Tread carefully, as workers who do not meet the 6 factor test but who are nonetheless treated as independent contactors may be owed significant back wages, including unpaid overtime due under the FLSA. Employers who misclassify employees as independent contractors also face potential liquidated damages, as well as other criminal and civil penalties.  Employers who misclassify employees as independent contractors face significant damages often in the six-figures depending on how widespread the mistake.  This is why understanding the DOL standard for determining who is or is not an independent contractor is so important for employers.

Didn’t we already do this?  The publication of this final rule likely comes with a bit of déjà vu.  Employers may recall that the DOL has yo-yo’ed back and forth in recent years regarding the issue of independent contractor status.  During the prior administration, the DOL published a totally different version of the independent contractor rule.  That 2021 Rule identified five (5) factors to guide whether a worker was an independent contractor, identifying 2 of those factors – the nature and degree of control over the work and the worker’s opportunity for profit and loss – as “core factors” that should be given greater weight in the analysis.  Employers at the time may well have re-characterized workers as independent contractors based on that 2021 Rule.  Then on May 6, 2021, the DOL, led by a new administration, withdrew the 2021 Rule.  The new final rule published last month replaces the withdrawn 2021 rule.  Now, in another presidential election year, employers face the real prospect that the independent contractor rule could change yet again if a new administration wins the White House in 2024.  Businesses may well be left scrambling to decide what to do about re-classifying their workers for the 3rd time in less than 5 years.

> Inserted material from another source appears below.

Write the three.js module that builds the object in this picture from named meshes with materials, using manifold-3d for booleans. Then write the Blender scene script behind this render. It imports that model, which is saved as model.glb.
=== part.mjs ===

What should employers do next?   Whether or not the independent contract test changes again, there is now a new final rule regarding independent contractor status with which employers must comply starting March 11, 2024.  A business which classifies any of their workers as independent contractors, especially if they re-characterized them as such under the 2021 rule, should re-assess with the benefit of counsel whether their classifications would still hold up under the DOL’s newly published final rule.  In short, you may need to reclassify your workers. The DOL has additional resources, including FAQ’s and a compliance guide for small businesses, to assist with that process.  Businesses should also keep in mind that there are totally different tests of independent contactor status, including for example from the IRS, that affect how a business treats its works under laws other than the FLSA.  Employers should make sure they understand each of these rules as well, and properly characterize their workers as independent contractors or employees under each of them.